→ **What you need to do**
All material below is to be reproduced exactly.
>> START Material provided
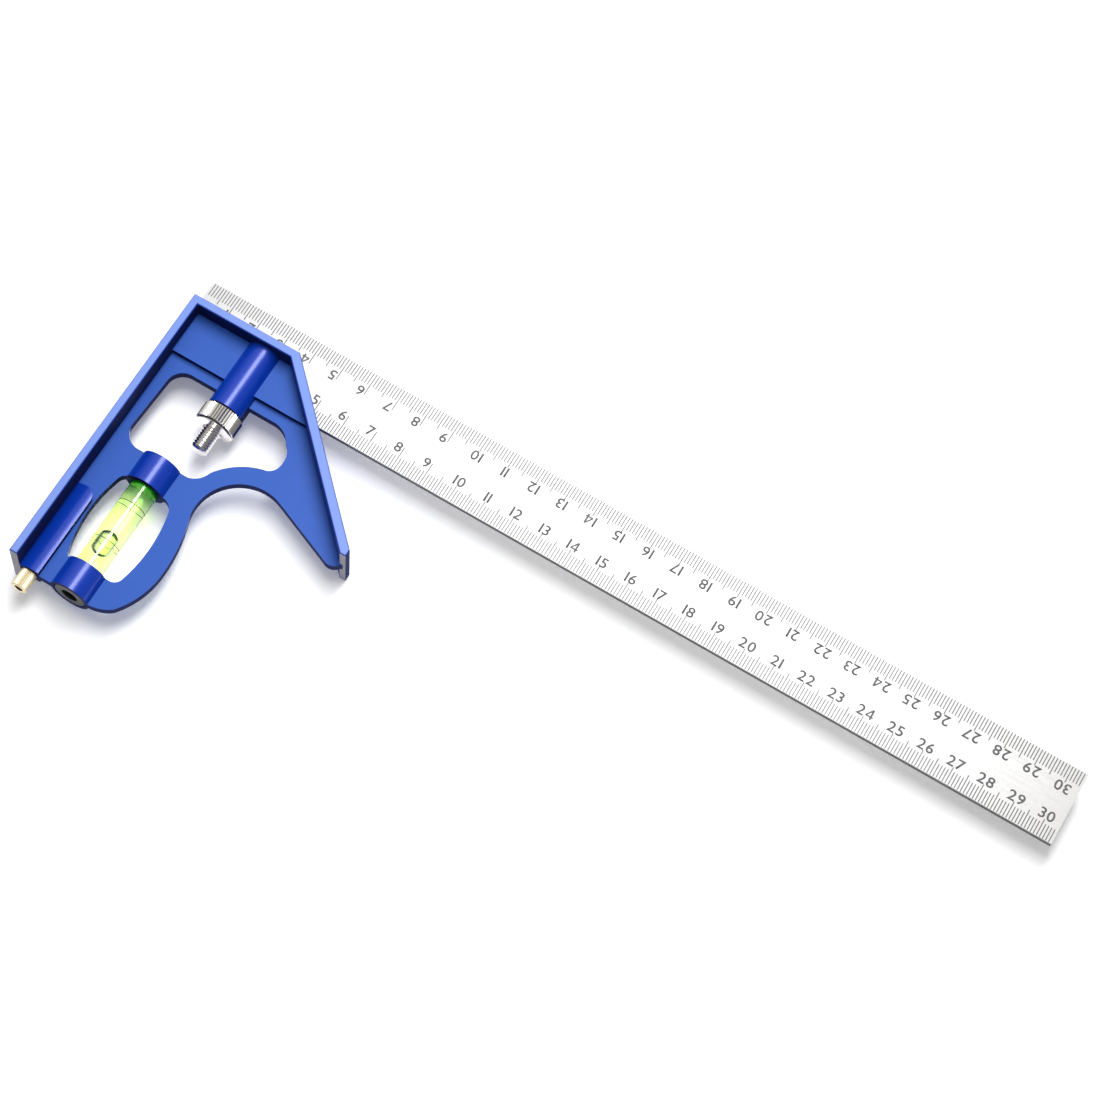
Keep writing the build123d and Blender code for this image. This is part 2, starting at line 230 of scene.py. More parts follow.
def facing_parts(tree):
    """X, Y and Z of the way that a face points, fixed to the part."""
    facing = add_node(tree, "ShaderNodeTexCoord").outputs["Normal"]
    return add_node(tree, "ShaderNodeSeparateXYZ", Vector=facing).outputs


def bare_ends(tree, here):
    """Mask of the two sawn end faces, of the 90 degree wall and of the tip, that have no coat."""
    place = add_node(tree, "ShaderNodeSeparateXYZ", Vector=here)
    downward = above(tree, math_of(tree, "MULTIPLY", facing_parts(tree)["Y"], -1.0), 0.9, 0.05)
    wall = above(tree, math_of(tree, "MULTIPLY", place.outputs["X"], -1.0),
                 -(head_low.x + WALL_THICK), 0.02 * MM)
    tip = above(tree, place.outputs["X"], head_high.x - TIP_FACE, 0.02 * MM)
    return math_of(tree, "MULTIPLY", downward, math_of(tree, "MAXIMUM", wall, tip))


def inward_walls(tree):
    """Mask of the upright faces that point along the rule or down the head, where a deeper blue is
    painted as shade.
    """
    facing = facing_parts(tree)
    upright = above(tree, math_of(tree, "MULTIPLY", math_of(tree, "ABSOLUTE", facing["Z"]), -1.0),
                    -0.22, 0.08)
    inward = math_of(tree, "SUBTRACT", math_of(tree, "MULTIPLY", facing["X"], 0.6), facing["Y"])
    return math_of(tree, "MULTIPLY", upright, above(tree, inward, 0.25, 0.15))


def blue_finish():
    """Blue coat on metal: satin on the round bosses, duller on the flats, lighter on the rims; a lighter
    blue is painted on the level flats as light, and a near-black blue on the pocket walls as shade.
    """
    material, tree, shader, _ = blank_material("blue_finish")
    here = part_coordinates(tree)
    clouds = noise(tree, here, 90.0)
    round_blue = colour_mix(tree, clouds, (0.002, 0.036, 0.39), (0.003, 0.044, 0.44))
    # Painted light: a lighter, greyer blue for the level flats, standing in for the light on them.
    painted_light_flat_blue = colour_mix(tree, clouds, (0.011, 0.074, 0.385), (0.014, 0.086, 0.425))
    # Painted shade: a near-black blue for the pocket walls, where the shade falls.
    painted_shade_blue = colour_mix(tree, clouds, (0.001, 0.008, 0.08), (0.002, 0.012, 0.11))
    height = add_node(tree, "ShaderNodeSeparateXYZ", Vector=here).outputs["Z"]
    middle_z = (head_low.z + head_high.z) / 2
    reach = math_of(tree, "ABSOLUTE", math_of(tree, "SUBTRACT", height, middle_z))
    half = (head_high.z - head_low.z) / 2
    rim = above(tree, reach, half - RIM_DEPTH, 0.08 * MM)
    low_down = above(tree, math_of(tree, "MULTIPLY", reach, -1.0), -CHEEK_REACH, 0.05 * MM)
    level = above(tree, math_of(tree, "ABSOLUTE", facing_parts(tree)["Z"]), 0.99, 0.005)
    flat = math_of(tree, "MULTIPLY", level, low_down)
    pocket = inward_walls(tree)
    # The pocket walls take the painted shade and the level flats the painted light, over the bosses' own
    # blue.
    body = colour_mix(tree, pocket, colour_mix(tree, flat, round_blue, painted_light_flat_blue), painted_shade_blue)
    coated = colour_mix(tree, rim, body, RIM_BLUE)
    bare = bare_ends(tree, here)
    grain = noise(tree, here, 2600.0, 2.0)
    metal = colour_mix(tree, grain, (0.26, 0.26, 0.31), (0.42, 0.41, 0.47))
    tree.links.new(colour_mix(tree, bare, coated, metal), shader.inputs["Base Color"])
    shader.inputs["Metallic"].default_value = 0.1
    shader.inputs["Specular IOR Level"].default_value = 0.25
    dull = math_of(tree, "MAXIMUM", pocket, math_of(tree, "MAXIMUM", flat, rim))
    satin = remap(tree, grain, 0.3, 0.7, 0.26, 0.34)
    duller = math_of(tree, "ADD", math_of(tree, "MULTIPLY", dull, FLAT_DULLNESS),
                     math_of(tree, "MULTIPLY", pocket, POCKET_DULLNESS))
    tree.links.new(math_of(tree, "ADD", satin, duller), shader.inputs["Roughness"])
    tree.links.new(remap(tree, dull, 0.0, 1.0, 0.55, 0.0), shader.inputs["Coat Weight"])
    shader.inputs["Coat Roughness"].default_value = 0.19
    bumped(tree, shader, grain, 0.12, 0.02 * MM)
    return material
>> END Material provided
→ **Complete output**
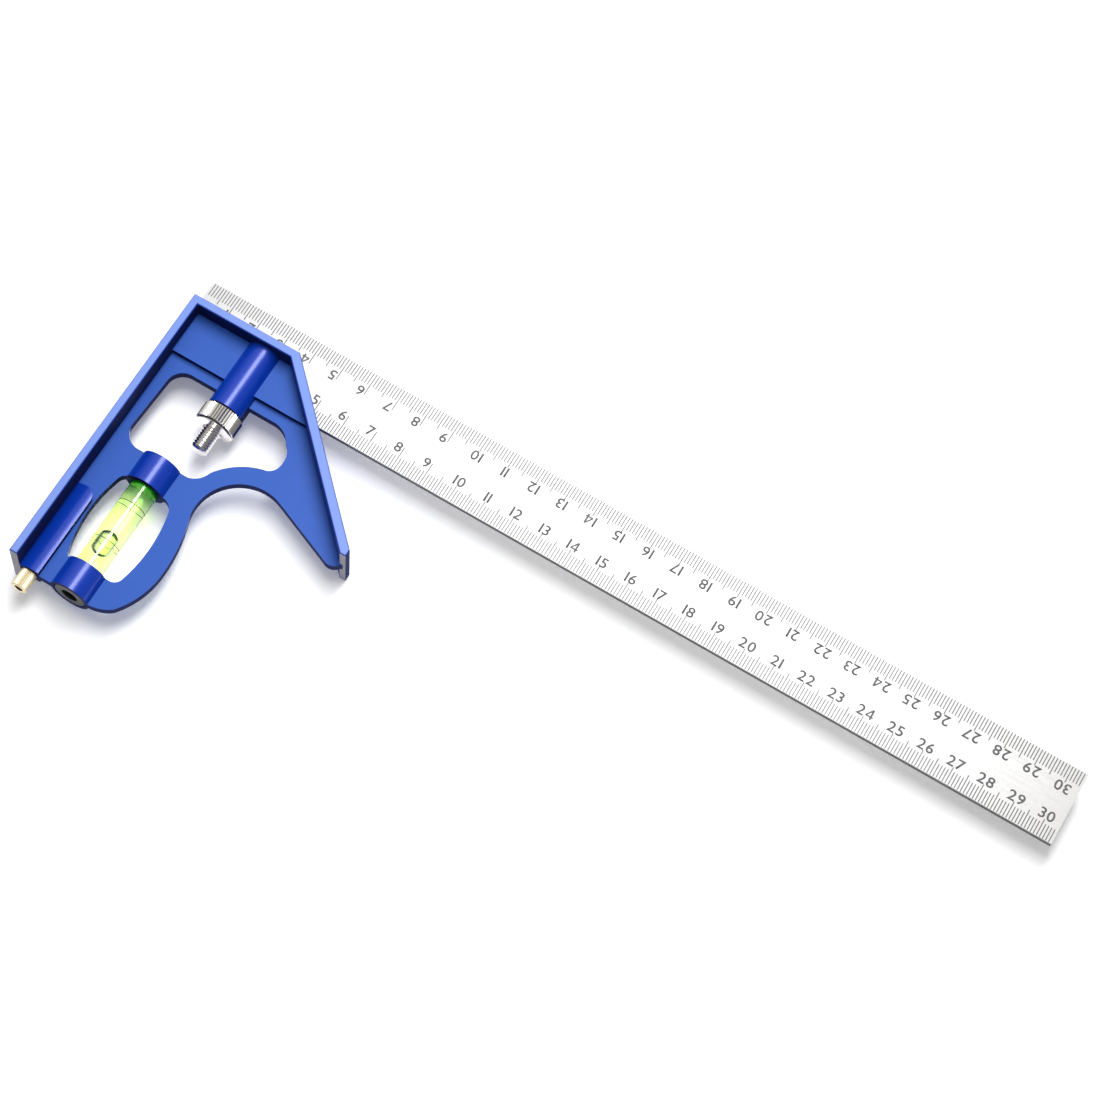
Keep writing the build123d and Blender code for this image. This is part 2, starting at line 230 of scene.py. More parts follow.
def facing_parts(tree):
    """X, Y and Z of the way that a face points, fixed to the part."""
    facing = add_node(tree, "ShaderNodeTexCoord").outputs["Normal"]
    return add_node(tree, "ShaderNodeSeparateXYZ", Vector=facing).outputs


def bare_ends(tree, here):
    """Mask of the two sawn end faces, of the 90 degree wall and of the tip, that have no coat."""
    place = add_node(tree, "ShaderNodeSeparateXYZ", Vector=here)
    downward = above(tree, math_of(tree, "MULTIPLY", facing_parts(tree)["Y"], -1.0), 0.9, 0.05)
    wall = above(tree, math_of(tree, "MULTIPLY", place.outputs["X"], -1.0),
                 -(head_low.x + WALL_THICK), 0.02 * MM)
    tip = above(tree, place.outputs["X"], head_high.x - TIP_FACE, 0.02 * MM)
    return math_of(tree, "MULTIPLY", downward, math_of(tree, "MAXIMUM", wall, tip))


def inward_walls(tree):
    """Mask of the upright faces that point along the rule or down the head, where a deeper blue is
    painted as shade.
    """
    facing = facing_parts(tree)
    upright = above(tree, math_of(tree, "MULTIPLY", math_of(tree, "ABSOLUTE", facing["Z"]), -1.0),
                    -0.22, 0.08)
    inward = math_of(tree, "SUBTRACT", math_of(tree, "MULTIPLY", facing["X"], 0.6), facing["Y"])
    return math_of(tree, "MULTIPLY", upright, above(tree, inward, 0.25, 0.15))


def blue_finish():
    """Blue coat on metal: satin on the round bosses, duller on the flats, lighter on the rims; a lighter
    blue is painted on the level flats as light, and a near-black blue on the pocket walls as shade.
    """
    material, tree, shader, _ = blank_material("blue_finish")
    here = part_coordinates(tree)
    clouds = noise(tree, here, 90.0)
    round_blue = colour_mix(tree, clouds, (0.002, 0.036, 0.39), (0.003, 0.044, 0.44))
    # Painted light: a lighter, greyer blue for the level flats, standing in for the light on them.
    painted_light_flat_blue = colour_mix(tree, clouds, (0.011, 0.074, 0.385), (0.014, 0.086, 0.425))
    # Painted shade: a near-black blue for the pocket walls, where the shade falls.
    painted_shade_blue = colour_mix(tree, clouds, (0.001, 0.008, 0.08), (0.002, 0.012, 0.11))
    height = add_node(tree, "ShaderNodeSeparateXYZ", Vector=here).outputs["Z"]
    middle_z = (head_low.z + head_high.z) / 2
    reach = math_of(tree, "ABSOLUTE", math_of(tree, "SUBTRACT", height, middle_z))
    half = (head_high.z - head_low.z) / 2
    rim = above(tree, reach, half - RIM_DEPTH, 0.08 * MM)
    low_down = above(tree, math_of(tree, "MULTIPLY", reach, -1.0), -CHEEK_REACH, 0.05 * MM)
    level = above(tree, math_of(tree, "ABSOLUTE", facing_parts(tree)["Z"]), 0.99, 0.005)
    flat = math_of(tree, "MULTIPLY", level, low_down)
    pocket = inward_walls(tree)
    # The pocket walls take the painted shade and the level flats the painted light, over the bosses' own
    # blue.
    body = colour_mix(tree, pocket, colour_mix(tree, flat, round_blue, painted_light_flat_blue), painted_shade_blue)
    coated = colour_mix(tree, rim, body, RIM_BLUE)
    bare = bare_ends(tree, here)
    grain = noise(tree, here, 2600.0, 2.0)
    metal = colour_mix(tree, grain, (0.26, 0.26, 0.31), (0.42, 0.41, 0.47))
    tree.links.new(colour_mix(tree, bare, coated, metal), shader.inputs["Base Color"])
    shader.inputs["Metallic"].default_value = 0.1
    shader.inputs["Specular IOR Level"].default_value = 0.25
    dull = math_of(tree, "MAXIMUM", pocket, math_of(tree, "MAXIMUM", flat, rim))
    satin = remap(tree, grain, 0.3, 0.7, 0.26, 0.34)
    duller = math_of(tree, "ADD", math_of(tree, "MULTIPLY", dull, FLAT_DULLNESS),
                     math_of(tree, "MULTIPLY", pocket, POCKET_DULLNESS))
    tree.links.new(math_of(tree, "ADD", satin, duller), shader.inputs["Roughness"])
    tree.links.new(remap(tree, dull, 0.0, 1.0, 0.55, 0.0), shader.inputs["Coat Weight"])
    shader.inputs["Coat Roughness"].default_value = 0.19
    bumped(tree, shader, grain, 0.12, 0.02 * MM)
    return material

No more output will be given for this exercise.